What really helps the economy and companies now

Currently, the whole economy and individual companies are experiencing a unique constellation: a supply shock coupled with a demand shock. Production is suspended because the supply chains are disrupted. At the same time, there is no demand because consumers do not buy due to income losses. Also, they do not know how their personal economic situation is developing. The online retailer Zalando does not have a record turnover. They suffer from the lack of demand.

The automotive sector is calling for a scrappage incentive. We know from 2009 that this is (at best) a straw fire. In the short term, it even prevents purchases, because many potential customers are now waiting for the bonus. If purchase premiums are useful: Why are there no incentives for buying kitchens, buying underwear, or buying a schnitzel to help the troubled restaurant owner? And who should pay for these incentives? All of us, of course.

Investment incentives instead of consumer incentives

Consumption incentives are tempting, but their effect is doubtful. Promoting investment is certainly more effective in the long term: Investments in infrastructure, production facilities and private investments that serve the environment. There are considerable reserves in public and operational infrastructure investments. By comparing the price development for cars, consumer goods and similar items with the costs of construction and other infrastructure, it becomes clear quickly that infrastructure has become constantly more expensive, whereas most everyday items cost not only less in terms of inflation, but even in total. The findings of product cost reduction must also be incorporated into road and bridge construction as well as into production infrastructure. Why are methods such as standardization and value analysis not used there?
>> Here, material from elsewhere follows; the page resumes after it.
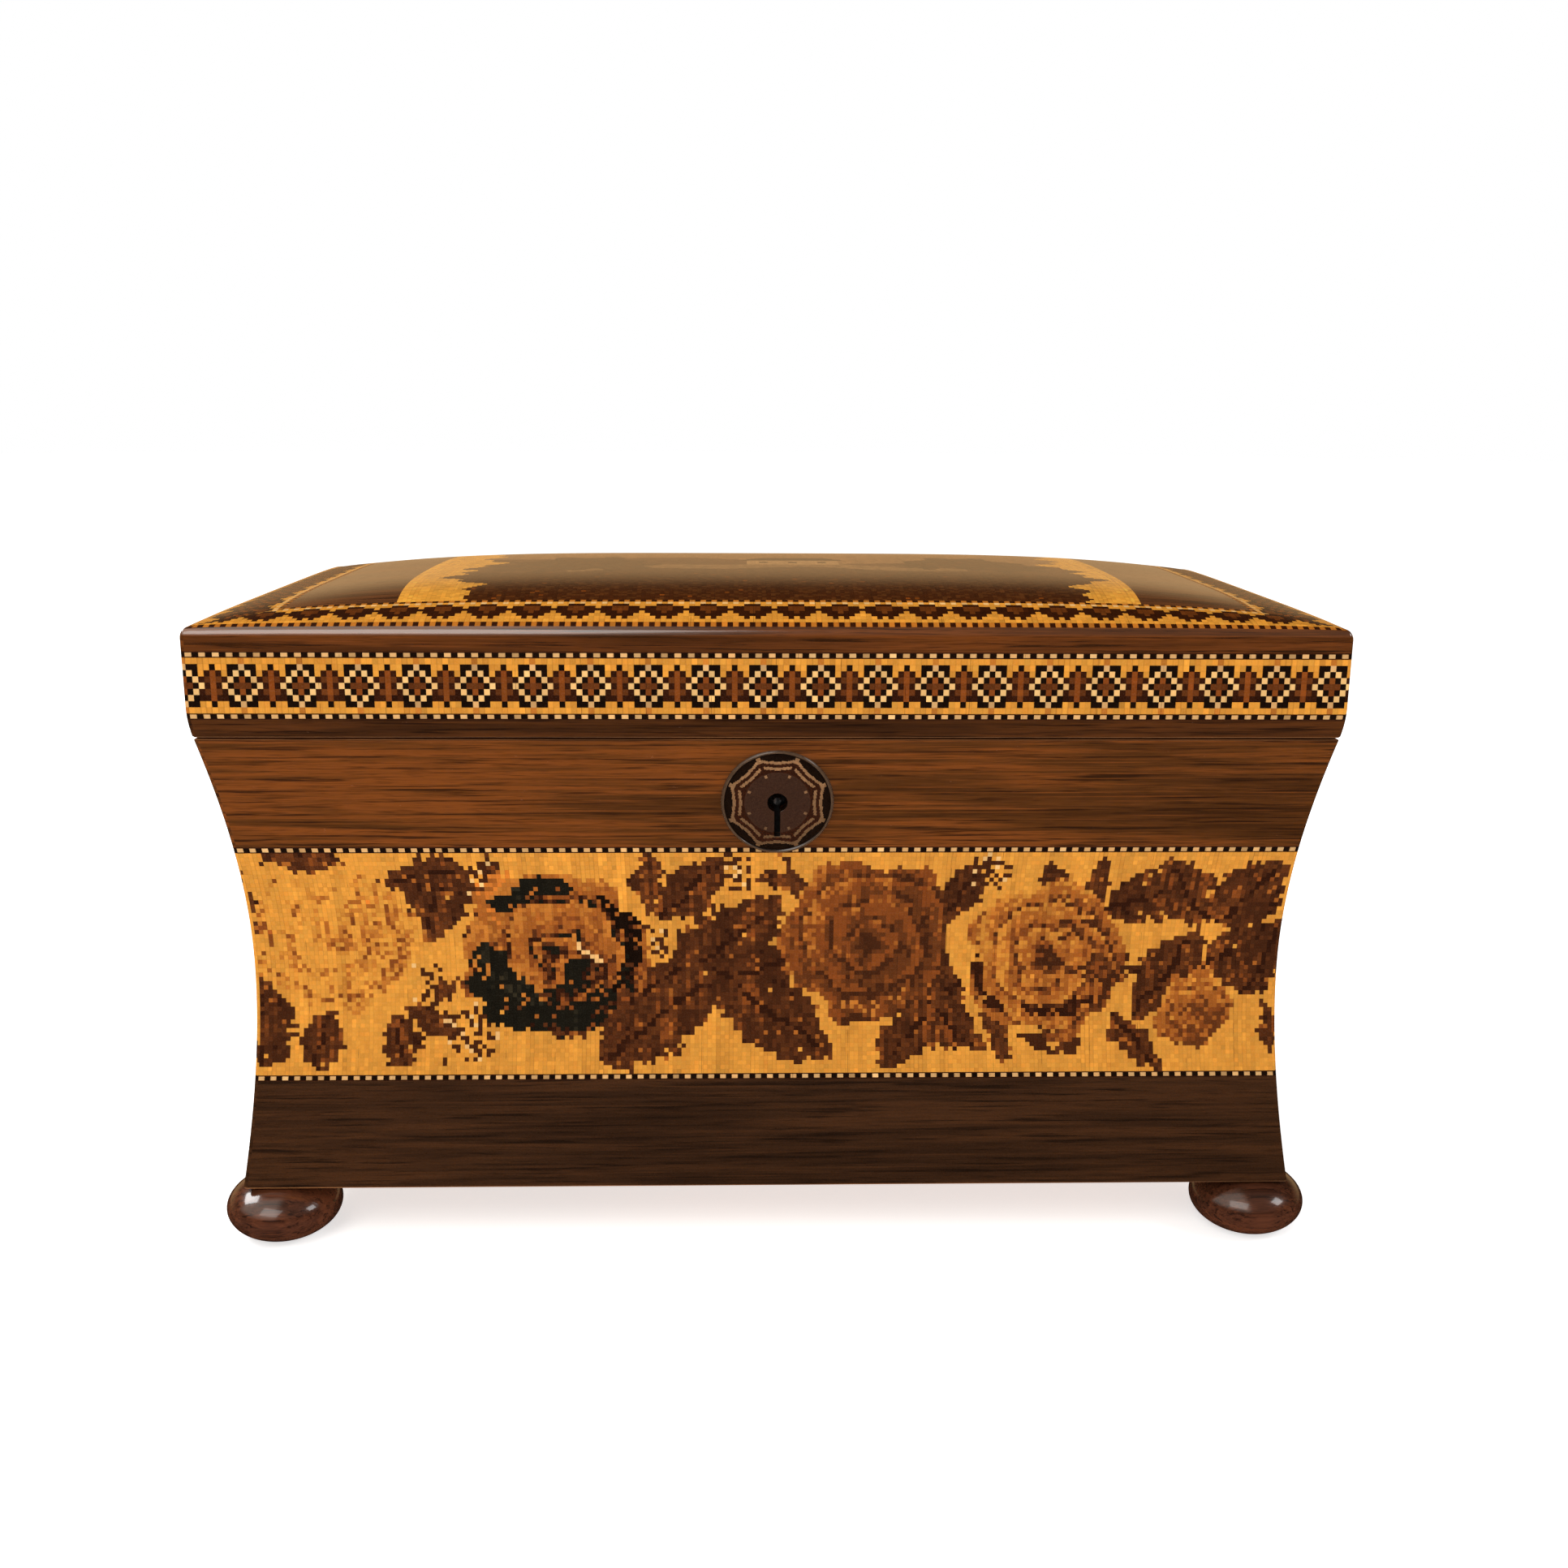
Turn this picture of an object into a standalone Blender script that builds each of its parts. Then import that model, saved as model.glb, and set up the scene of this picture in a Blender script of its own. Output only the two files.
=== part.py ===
"""Tunbridge ware tea caddy: a waisted box on four bun feet with a cushion lid that lifts off.

Metres, +Z up. The origin is on the surface that the feet stand on, under the middle of the
box. The front, with the keyhole, faces -Y, and the long side runs along X.
"""

import math

import bmesh
import bpy
from mathutils import Matrix, Vector

# Outline of the box and lid
RIM_WIDTH = 0.240              # lid, left to right
RIM_DEPTH = 0.124              # lid, front to back
BOX_HEIGHT = 0.1027            # underside of the box to the seam below the lid
LID_SIDE_HEIGHT = 0.0228       # seam to the rim
WAIST_ABOVE_BASE = 0.0512      # underside of the box to its narrowest place
TURN_ABOVE_SEAM = 0.0068       # the lid's side is upright from here up
SEAM_INSET = 0.0008            # how far the sides stand in from the rim, at the seam,
WAIST_INSET = 0.0076           # at the waist
BASE_INSET = 0.0029            # and at the bottom edge
SEAM_SLOPE = 0.235             # lean of the sides at the seam, inward going down
BASE_SLOPE = 0.16              # lean of the sides at the bottom edge, outward going down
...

This is particularly important with respect to the considerable public investment needs in Germany. In the municipal sector alone, they do sum up to EUR 600 per inhabitant per year.

Municipal investment needs in Germany

ConMoto presented its approach to infrastructure investment savings at the Infrastructure Summit back in 2012. We have applied these methods in bridge construction for and with a very large company that invests significant amounts in infrastructure. With great success! We have standardized and logistically optimized the construction sites for a company that builds poles for power lines. With great success!

Politicians have rightly pointed out time and again in the recent weeks that our hospitals have been better equipped for the crisis than in many neighbouring countries. Nevertheless, the number of intensive care beds is still to be increased to be on the safe side. Correct. But why are the costs so high? We should strive to get more necessary infrastructure with the same quality from every euro, be it in a hospital or in an industrial company. Whether it’s public infrastructure or that of a private company, the solution is: plan, shop, create and maintain more efficiently.

Compared with the industrial sector, there is still potential for efficency in the infrastructure sector

Realizing potentials in organization and processes

During the crisis, private public companies have been helping the public sector functionally with purchasing skills. Very good! Now, the public sector needs qualified purchasing at all levels. This brings us to the important question of whether administrations at all levels are sufficiently prepared for future tasks. Our experience with similar organizations shows that personal qualifications and motivation are absolutely comparable to successful industrial companies. But in organization and processes, there are reserves in public and private companies.

It would be desirable to work on these issues. We need a strong and functioning state. This is what the last few weeks have shown very clearly: Sustainable investments instead of short-term straw fires. And targeted, cost- consciously used capital – that is the right way to go from ConMoto’s point of view.